Boston Scientific argued that it needed forensic images of the laptops to determine (i) where Lee utilized a thumb drive taken from Boston Scientific, (ii) whether Lee deleted relevant materials from the laptops after Boston Scientific filed suit, and (iii) whether Lee downloaded Boston Scientific documents from his google drive while working for Nevro.   Nevro countered that (i) both of Lee’s laptops contained highly confidential trade secrets that had no relation to the case and which should not be accessible by Boston Scientific’s counsel, and (ii) the laptops contained privileged communications between Lee and counsel.

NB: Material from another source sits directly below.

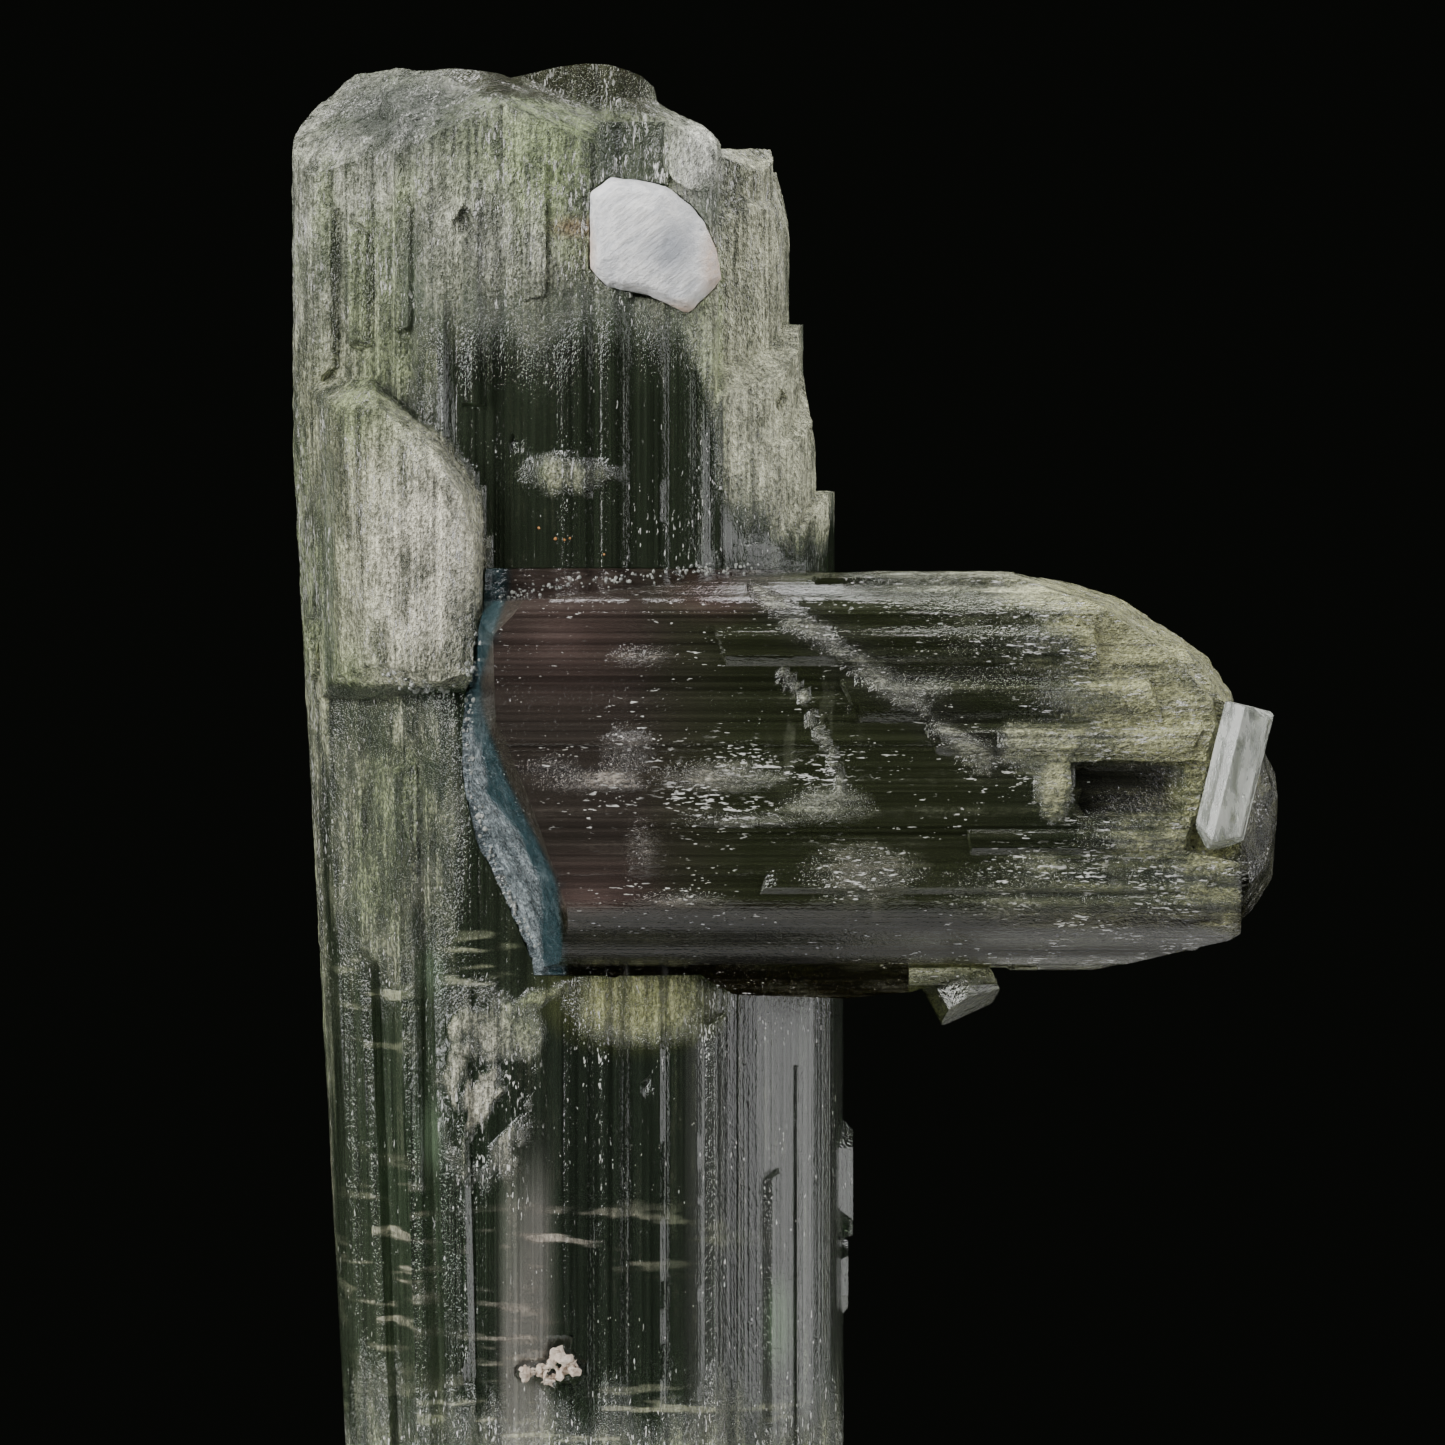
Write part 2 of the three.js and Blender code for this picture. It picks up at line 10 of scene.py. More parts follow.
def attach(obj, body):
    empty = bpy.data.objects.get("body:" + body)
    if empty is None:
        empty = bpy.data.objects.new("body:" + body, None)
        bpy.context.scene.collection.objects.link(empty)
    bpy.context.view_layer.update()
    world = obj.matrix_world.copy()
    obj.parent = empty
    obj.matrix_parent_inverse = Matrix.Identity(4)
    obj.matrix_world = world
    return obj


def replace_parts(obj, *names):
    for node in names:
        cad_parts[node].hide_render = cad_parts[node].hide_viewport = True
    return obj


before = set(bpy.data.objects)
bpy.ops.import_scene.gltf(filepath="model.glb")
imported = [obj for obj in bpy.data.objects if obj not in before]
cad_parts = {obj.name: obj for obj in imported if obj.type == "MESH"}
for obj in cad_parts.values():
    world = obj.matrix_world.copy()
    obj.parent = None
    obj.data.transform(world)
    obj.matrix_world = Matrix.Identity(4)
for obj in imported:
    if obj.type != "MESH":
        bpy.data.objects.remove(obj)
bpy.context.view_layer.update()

MM = 0.001
X_AXIS = 0
Y_AXIS = 1
Z_AXIS = 2

# Camera: the place in mm that it looks at, its distance, degrees downward and width of the view there
TARGET = (4.9, -8.0, 35.1)
DISTANCE = 480.0
ELEVATION = 2.5
FRAME_WIDTH = 57.8
SENSOR = 36.0
NEAREST = 10.0

# Optical values of the clear crystals
TOURMALINE_IOR = 1.63
QUARTZ_IOR = 1.55

# Section (Y, Z) in mm, and its ends, that parts the cross crystal from the upright one
CROSS_PARTING = [
    (-14.0, 41.2), (-14.0, 23.5), (-7.8, 23.5), (-7.7, 24.95), (-3.9, 24.95), (-0.6, 28.3),
    (-0.2, 36.6), (-3.0, 40.95), (-9.0, 41.35),
]
CROSS_PARTING_START = -6.3
CROSS_PARTING_END = 31.0
CROSS_OUTLINE_DEPTHS = (-20.0, 5.0)

# Front outline (X, Z) in mm of the part of the cluster that is the cross crystal
CROSS_OUTLINE = [
    (-4.5, 42.0), (-4.7, 39.4), (-5.0, 38.2), (-5.1, 36.9), (-5.4, 36.2), (-5.5, 34.6),
    (-5.5, 32.9), (-5.3, 31.8), (-4.9, 30.2), (-4.15, 28.8), (-3.7, 27.8), (-3.1, 26.4),
    (-2.7, 25.4), (-2.5, 23.0), (32.0, 23.0), (32.0, 42.0),
]

# Gap round the pieces that are cut off, and the box (X, Y, Z) of the small green prism, in mm
PARTING_GAP = 0.03
PENDANT_BOX = ((12.35, 17.5), (-14.0, -3.0), (22.0, 25.32))

# Inner edge (Z, X) in mm of the blue end strip of the cross crystal
STRIP_EDGE = [
    (25.2, -1.36), (28.9, -1.6), (30.3, -2.3), (32.9, -3.6), (35.7, -4.64), (36.9, -4.7),
    (38.2, -4.3), (40.1, -3.7),
]
STRIP_EDGE_FADE = (-0.1, 0.15)

# Right edge (X, Z) in mm of the side crystal's rounded front
LOBE_EDGE = [
    (-10.8, 48.4), (-9.7, 48.7), (-8.2, 48.0), (-7.1, 47.0), (-6.0, 46.4), (-5.4, 45.5),
    (-4.9, 44.8), (-4.7, 43.9), (-4.55, 42.5),
]
LOBE_BOTTOM = 36.2
LOBE_TOP_EDGE = (-0.2, 0.1)
LOBE_RIGHT_EDGE = (-4.6, -4.4)
LOBE_BOTTOM_EDGE = 0.5
LOBE_DEPTH = -4.5

# Lower edge (X, Z) in mm of the dark wall behind the front slope
WALL_FOOT = [(-6.4, 61.0), (-4.5, 60.1), (-2.0, 59.9), (0.3, 59.6), (2.6, 59.2)]
WALL_FOOT_EDGE = (-0.1, 0.2)
WALL_LEFT_EDGE = (-7.6, -5.6)
WALL_RIGHT_EDGE = (1.8, 3.2)

# Lines (X, Z) in mm that loose grit follows
TOP_CONTACT = [(-4.0, 40.1), (-1.5, 40.6), (1.5, 40.9), (4.0, 41.2), (6.2, 41.2)]
STRIP_RIDGE = [(-5.2, 36.2), (-5.3, 34.0), (-5.0, 31.8), (-4.4, 29.8), (-3.5, 27.8), (-2.6, 25.9)]
LOBE_FOOT = [(-8.6, 37.0), (-7.4, 36.5), (-6.0, 36.4), (-5.2, 36.9), (-4.9, 38.6)]
RUSTY_PATCH = [(-3.4, 43.4), (-2.6, 42.8), (3.2, 41.0)]

# Hazy columns of the upright crystal: left, right, low, high in mm, and how hazy they are
COLUMNS = [
    (-4.1, -2.0, 4.0, 17.5, 0.8), (-10.6, -6.1, 5.0, 37.0, 0.4), (3.4, 5.3, -1.0, 26.0, 0.5),
    (5.3, 6.2, -1.0, 26.0, 0.3), (6.2, 9.9, -1.0, 26.0, 0.5), (-3.6, 3.8, 46.5, 51.5, 0.3),
]

# Patches of thin level fractures on the upright crystal: centre and radii in mm
WISP_PATCHES = [
    ((-0.5, 14.3), (5.0, 1.3)), ((-8.6, 13.0), (1.8, 4.0)), ((-3.6, 9.4), (1.8, 3.0)),
    ((-1.0, 7.0), (9.0, 1.5)), ((-9.0, 24.0), (1.6, 2.6)), ((-4.8, 25.2), (1.6, 1.4)),
]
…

The federal court in California granted Nevro’s motion for a protective order and quashed the subpoena. The court’s primary motivation in ruling for Nevro was that, despite Nevro offering a reasonable solution during the meet and confer, Boston Scientific instead sought full images of the laptops and used Nevro’s proposal as a “fall back.”  Specifically, Nevro offered that the parties retain an independent vendor to review a full forensic image of the first laptop for pertinent information, including a review of any deleted files.  Although it pressed for full images from both computers in its subpoena, Boston Scientific suggested to the court that Nevro’s proposal would be a reasonable “fall back.” The court had none of it:

[T]o allow Boston Scientific to now seek shelter from a fallback position that Nevro previously tendered in good faith would make a mockery of both parties’ obligation to meet and confer in good faith from the start.  The time to tap flexibility and creativity is during meet and confer, not after.

[T]o accommodate Boston Scientific’s demand would “encourage litigants to demand the moon thinking they can always fall back to something reasonable. They should be reasonable from the start.”

Id. at *22, quoting Straight Path IP Group, Inc. v. Blackberry Ltd., 2014 U.S. Dist. LEXIS 92787, 2014 WL 3401723, at *1 (N.D.Cal. July 8, 2014) (emphasis added).

So, instead of having the a full forensic image of the first laptop available for review by an independent vendor, which would likely have led to a comparable analysis of the second laptop if offending materials were found on the first, Boston Scientific got neither. Ouch.  Be careful what you ask for.